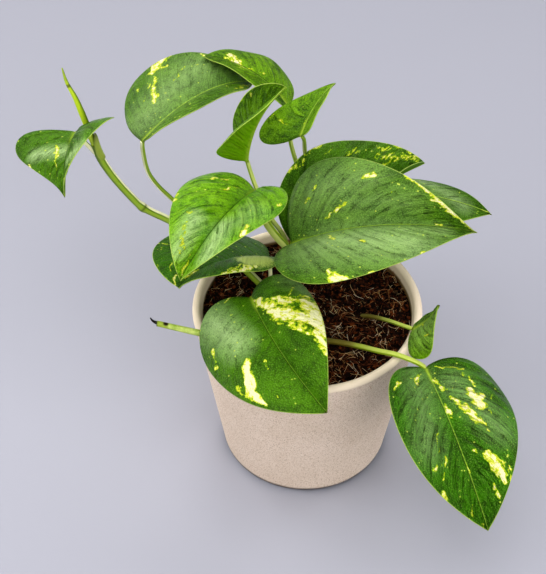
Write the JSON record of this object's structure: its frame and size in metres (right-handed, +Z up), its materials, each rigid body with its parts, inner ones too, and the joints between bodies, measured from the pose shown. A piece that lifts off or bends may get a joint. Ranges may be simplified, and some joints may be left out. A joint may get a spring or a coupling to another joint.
{
  "type": "potted pothos plant",
  "caption": "Small pothos with heart-shaped marbled leaves, a trailing vine, petioles and a cut stub, rooted in soil in a plain tapered stoneware pot",
  "frame": {"origin": "centre of the pot's flat underside", "axes": "+Z up, +X to the right and +Y to the back as the plant is looked at, so that the long vine leans to -X and the trailing leaf hangs at the front right"},
  "size_m": [0.2497, 0.2344, 0.2267],
  "materials": {
    "pot": "matt speckled stoneware",
    "soil": "loose peat and coir, matt",
    "stem": "smooth living stem, satin",
    "stub": "dry cut stem, dull",
    "spike": "rolled young leaf, satin",
    "leaf": "waxy leaf, soft gloss, yellow marbling",
    "leaf_young": "thin young leaf, soft gloss"
  },
  "bodies": {
    "root": {"pot": "pot", "soil": "soil", "vine_left": "stem", "vine_centre": "stem", "stem_back": "stem", "petiole_front": "stem", "petiole_trailing": "stem", "petiole_rim": "stem", "cut_stub": "stub", "new_leaf_spike": "spike", "leaf_front": "leaf", "leaf_trailing": "leaf", "leaf_largest": "leaf", "leaf_left": "leaf", "leaf_left_lower": "leaf", "leaf_top_left": "leaf", "leaf_top_young": "leaf_young", "leaf_rolled": "leaf_young", "leaf_young_right": "leaf_young", "leaf_behind": "leaf", "leaf_back_right": "leaf", "leaf_rim_young": "leaf_young", "leaf_far_left": "leaf"}
  },
  "joints": []
}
◆ ◆ ◆ ◆ ◆
## Aim of the task
Output the complete data exactly as written.

## Complete output
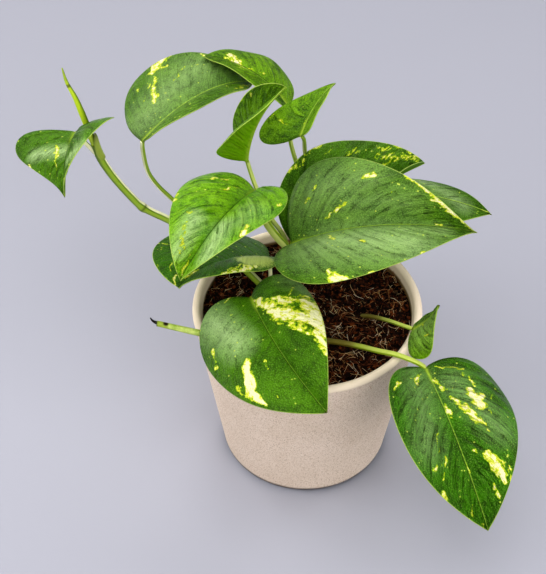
Write the JSON record of this object's structure: its frame and size in metres (right-handed, +Z up), its materials, each rigid body with its parts, inner ones too, and the joints between bodies, measured from the pose shown. A piece that lifts off or bends may get a joint. Ranges may be simplified, and some joints may be left out. A joint may get a spring or a coupling to another joint.
{
  "type": "potted pothos plant",
  "caption": "Small pothos with heart-shaped marbled leaves, a trailing vine, petioles and a cut stub, rooted in soil in a plain tapered stoneware pot",
  "frame": {"origin": "centre of the pot's flat underside", "axes": "+Z up, +X to the right and +Y to the back as the plant is looked at, so that the long vine leans to -X and the trailing leaf hangs at the front right"},
  "size_m": [0.2497, 0.2344, 0.2267],
  "materials": {
    "pot": "matt speckled stoneware",
    "soil": "loose peat and coir, matt",
    "stem": "smooth living stem, satin",
    "stub": "dry cut stem, dull",
    "spike": "rolled young leaf, satin",
    "leaf": "waxy leaf, soft gloss, yellow marbling",
    "leaf_young": "thin young leaf, soft gloss"
  },
  "bodies": {
    "root": {"pot": "pot", "soil": "soil", "vine_left": "stem", "vine_centre": "stem", "stem_back": "stem", "petiole_front": "stem", "petiole_trailing": "stem", "petiole_rim": "stem", "cut_stub": "stub", "new_leaf_spike": "spike", "leaf_front": "leaf", "leaf_trailing": "leaf", "leaf_largest": "leaf", "leaf_left": "leaf", "leaf_left_lower": "leaf", "leaf_top_left": "leaf", "leaf_top_young": "leaf_young", "leaf_rolled": "leaf_young", "leaf_young_right": "leaf_young", "leaf_behind": "leaf", "leaf_back_right": "leaf", "leaf_rim_young": "leaf_young", "leaf_far_left": "leaf"}
  },
  "joints": []
}